By EDITH MUTETHYA | China Daily Global | Updated: 2019-03-22 09:13

Blue sky is seen in Beijing, China, March 13, 2019. [Photo/IC]

As the world strives to fight pollution and protect the degraded environment, initiatives by China, Sweden, South Africa and the European Union have been praised by experts as outstanding examples of what is needed.

The three countries and the EU have invested in environmental protection projects that are pointing the way to the future, Paul Ekins, professor of resources and environmental policy at University College London, said during a news conference on the sidelines of the fourth United Nations Environment Assembly, held last week in Nairobi, Kenya.

He said China tops the list for renewable energy and has become the largest global producer, exporter and installer of solar panels, wind turbines, batteries and electric vehicles.

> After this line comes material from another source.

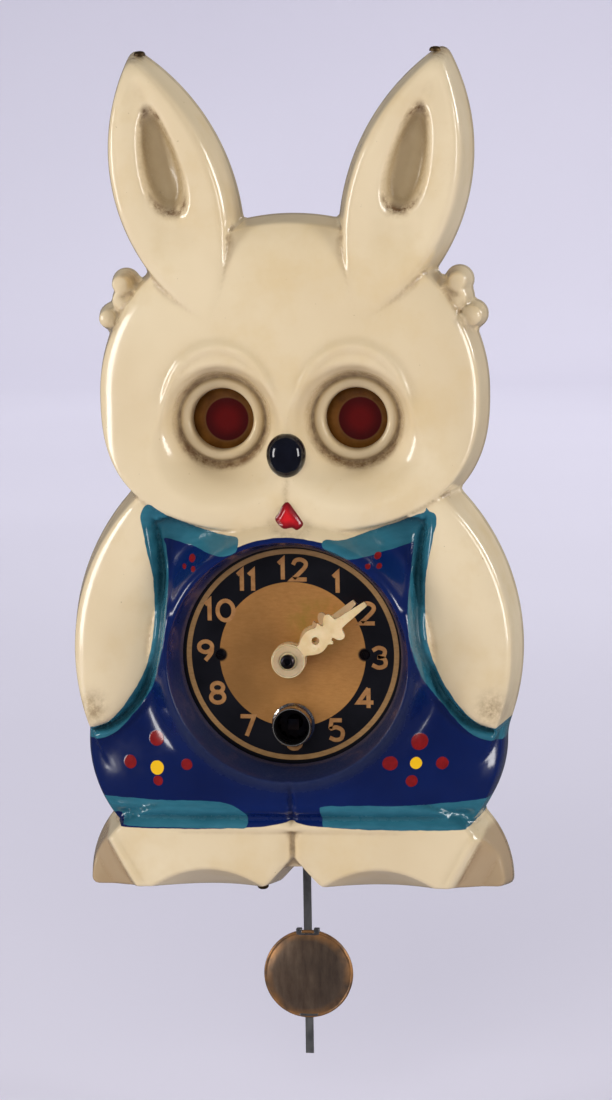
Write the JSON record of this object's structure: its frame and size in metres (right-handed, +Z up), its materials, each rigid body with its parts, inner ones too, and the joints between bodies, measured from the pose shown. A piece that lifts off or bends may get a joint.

"China's deployment of renewable energy has enabled Africa to access solar power at affordable cost," he added.

In 2017, the China-Africa Renewable Energy Cooperation and Innovation Alliance was established in Beijing to boost cooperation between China and Africa on clean energy.

According to a memorandum of understanding signed on Aug 30, 2017, by the alliance and the Africa Renewable Energy Initiative, the alliance will establish power supplies and transmission systems and grid in Africa through public-private partnership projects.

Overall, China led the world in the building and financing of clean energy technology in 2017, according to the United States-based Institute for Energy Economics and Financial Analysis.

The institute said that large Chinese international clean energy projects in 2017 totaled $44 billion, up from $32 billion the previous year. Additionally, Chinese manufacturers accounted for about 60 percent of global solar cell production.

Meanwhile, Ekins praised Sweden for aiming to become, by 2045, the first nation to be completely free of fossil fuels.

Through a goal set on Feb 2, 2017, Sweden also seeks net-zero emissions of greenhouse gases by 2045.

The emissions covered are mainly from transportation, machinery, small industrial and energy plants, housing and agriculture.

Ekins also lauded South Africa for its decision to transition from coal to renewable energy. In 2010, South Africa set emissions reduction targets of 34 percent by 2020 and 42 percent by 2025.

"South Africa was built on coal. The country has enormous coal reserves. Hence, the transition is painful especially for coal miners. There must be big political pressure for the country not to move to that direction, but the government is working on the transition," Ekins said.

South Africa has the sixth-largest amount of coal worldwide, with 31 billion tons of recoverable coal reserves, equivalent to 11 percent of the world's total, according to Universal Coal Plc.

Joyce Msuya, the acting executive director of the UN Environment Programme, said the tough decisions and conversations taking place in South Africa are encouraging, especially because African countries are perceived as being slow to act on environmental protection.

"This is a good example because the government has to think about the number of jobs to be affected and the financing cost, noting that most of the African countries don't have significant financial resources that are required for such a transition," Msuya said.

However, Ekins said much remains to be done.

"No country is yet doing enough, some are doing more than others, some have made progress in some areas more than the others-just like China, Sweden, South Africa and the European Union-but all countries need to do more," he said.

Ekins said the sixth Global Environment Outlook report, released last week by the UN Environment Programme, raises concerns that speak to conditions of each country and challenges them to do more.

The report starkly warned that the world is unsustainably extracting natural resources and producing unmanageable quantities of waste, thereby degrading Earth's ecosystems and endangering the ecological foundations of society.